*EXERCISE PROMPT:*
The complete listing should be restated exactly.

*SUPPLIED DATA:*
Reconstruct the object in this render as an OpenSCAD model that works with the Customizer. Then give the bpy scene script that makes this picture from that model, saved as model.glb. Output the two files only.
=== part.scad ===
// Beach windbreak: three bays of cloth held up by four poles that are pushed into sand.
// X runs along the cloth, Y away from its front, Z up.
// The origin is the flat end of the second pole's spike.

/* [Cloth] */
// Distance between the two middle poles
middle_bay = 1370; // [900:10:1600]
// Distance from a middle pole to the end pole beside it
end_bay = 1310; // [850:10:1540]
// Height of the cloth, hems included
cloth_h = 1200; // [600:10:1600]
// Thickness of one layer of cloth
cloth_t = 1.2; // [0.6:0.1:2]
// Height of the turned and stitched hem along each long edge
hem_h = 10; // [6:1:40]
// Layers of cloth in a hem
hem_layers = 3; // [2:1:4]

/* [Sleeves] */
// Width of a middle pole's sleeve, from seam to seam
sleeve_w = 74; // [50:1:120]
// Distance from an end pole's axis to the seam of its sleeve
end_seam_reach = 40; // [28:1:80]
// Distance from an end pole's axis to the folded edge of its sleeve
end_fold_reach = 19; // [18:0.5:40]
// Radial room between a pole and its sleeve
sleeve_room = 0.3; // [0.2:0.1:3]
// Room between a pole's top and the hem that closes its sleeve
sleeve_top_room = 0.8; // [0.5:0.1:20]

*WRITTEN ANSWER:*
Reconstruct the object in this render as an OpenSCAD model that works with the Customizer. Then give the bpy scene script that makes this picture from that model, saved as model.glb. Output the two files only.
=== part.scad ===
// Beach windbreak: three bays of cloth held up by four poles that are pushed into sand.
// X runs along the cloth, Y away from its front, Z up.
// The origin is the flat end of the second pole's spike.

/* [Cloth] */
// Distance between the two middle poles
middle_bay = 1370; // [900:10:1600]
// Distance from a middle pole to the end pole beside it
end_bay = 1310; // [850:10:1540]
// Height of the cloth, hems included
cloth_h = 1200; // [600:10:1600]
// Thickness of one layer of cloth
cloth_t = 1.2; // [0.6:0.1:2]
// Height of the turned and stitched hem along each long edge
hem_h = 10; // [6:1:40]
// Layers of cloth in a hem
hem_layers = 3; // [2:1:4]

/* [Sleeves] */
// Width of a middle pole's sleeve, from seam to seam
sleeve_w = 74; // [50:1:120]
// Distance from an end pole's axis to the seam of its sleeve
end_seam_reach = 40; // [28:1:80]
// Distance from an end pole's axis to the folded edge of its sleeve
end_fold_reach = 19; // [18:0.5:40]
// Radial room between a pole and its sleeve
sleeve_room = 0.3; // [0.2:0.1:3]
// Room between a pole's top and the hem that closes its sleeve
sleeve_top_room = 0.8; // [0.5:0.1:20]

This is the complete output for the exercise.